National Writing Project

Treasure: A Summer Institute Reflection

By: Melanie J. Taormina
Publication: The Voice, Vol. 7, No. 3
Date: May-June 2002

Summary: Melanie J. Taormina reflects on how the positive feedback she received at a summer institute helped her rediscover a love of writing.


After two years of graduate writing workshops that culminated in a Master of Fine Art degree (MFA) in fiction, I stopped writing. I did not consciously decide to stop, but without deadlines and a group of other writers with whom to share my work, my drive plummeted. But why should this have been? I've been "a writer" since age six, when I began composing poems in my head and writing them down, hunched in my bedroom over loose-leaf pages collected and ordered in a pink Strawberry Shortcake binder. The Christmas I was eight, I found under the tree a small, black, gold-edged, one-year diary, a gift—truly a magnificent gift—from my older sister. On January 1, 1980, I set to recording my days and continued in diary after diary and, when the word "diary" became too juvenile, journal after journal, for over a decade. When the time for college came, I knew, despite questionable career prospects, that I wanted to study writing. And when I finished college, I knew I wanted to continue that study of writing. When my graduate school of choice said no the first time I applied, I worked for a year and tried again. I was motivated intrinsically and encouraged by the support and praise of respected teachers and peers.

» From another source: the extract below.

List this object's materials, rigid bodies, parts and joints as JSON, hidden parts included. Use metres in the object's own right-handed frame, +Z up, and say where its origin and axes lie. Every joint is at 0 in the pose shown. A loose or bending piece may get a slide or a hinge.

When my study reached its culmination with the MFA—when I should have launched myself into the world as a "real" writer, and into my writing with passion, energy, and my accumulated tools and understanding of the craft—why did I stop writing? Yes, my external motivators had been removed, but they weren't the reason I wrote in the first place. Where had my internal motivation gone, that drive and desire that wouldn't allow me, over all those growing years, not to write?

Then came the Western Pennsylvania Writing Project Summer Institute. It has not only helped me see the answer to this question, but, indeed, the question itself. In writing now, I have come for the first time to the why I never saw hiding behind my explanation of my failure to write; I have come for the first time to the question of intrinsic and extrinsic motivation. Something in my graduate school experience squelched my motivation—my motivation. Reading Tom Romano and working with my writing group has helped me to see what happened.

First, I had begun to write with only the aim of achieving the "publishable" in mind. If I could not produce work of publishable quality (as judged by whom?), then why write? Yes, I knew better. But I had forgotten. I had become, in part, the "A-grade junkie" that Linda Miller Cleary describes in her article "The Fragile Inclination to Write." I had forgotten what Romano speaks to so eloquently in Writing with Passion, something I had known from the age of six: that publication and external validation are "not the reason(s) to write" (197), that "our lives are enriched by the doing" (198). In forgetting this, I strayed from writing with passion. I came at my writing from the arresting stance of the world instead of from the contraction and expansion of my own heart.

Hand in hand with this goes the prevailing environment of my graduate workshops and my reaction to that environment. It's unfortunate, but when I read during the summer institute of Romano's "one-upmanship feedback" (175), the bright and terrible light of recognition switched on. Even before reading this line, I wrote the following in my journal in response to the overall environment of our institute and the atmosphere of my writing group:

This is so different from graduate writing workshops! There, I was on trial, defensive, deconstructed. Here, I am supported, nurtured, encouraged. There, I felt torn down, sometimes doubted my ability to produce anything of worth in my lifetime. Here, I feel built up, usually capable of producing something of worth every day. But isn't the aim of the tough stuff to make you better? Not when it pushes you into a corner so confining you can't write. Don't all the positives weaken, water down, lower your standards? No, they free, allow me to speak in my own voice, validate. It's the faith and bravery that Romano speaks of—this environment builds that up.

In my institute writing group, we built, strength upon strength. Again, a journal excerpt:

The comments that have been made on my work have been very validating and supportive and helpful. I feel we're in a good place of "gentle suggestion"—constructively criticizing with questions. We have a deep, it seems to me, comfort level with one another that is so welcome and fulfilling. I appreciate their encouragement, their attention, and their ideas.

When I receive a suggestion from my writing group in response to my work, I know it is made in a spirit of honest critique, born out of the best intentions, out of, indeed, resonance. This makes a wealth of difference. I feel full again with words to write, with desire and excitement and faith.


Romano, Tom. 1995. Writing with Passion: Life Stories, Multiple Genres. Westport, CT: Boynton/Cook.

Cleary, Linda Miller. 1990. "The Fragile Inclination to Write." English Journal. February: 22-28.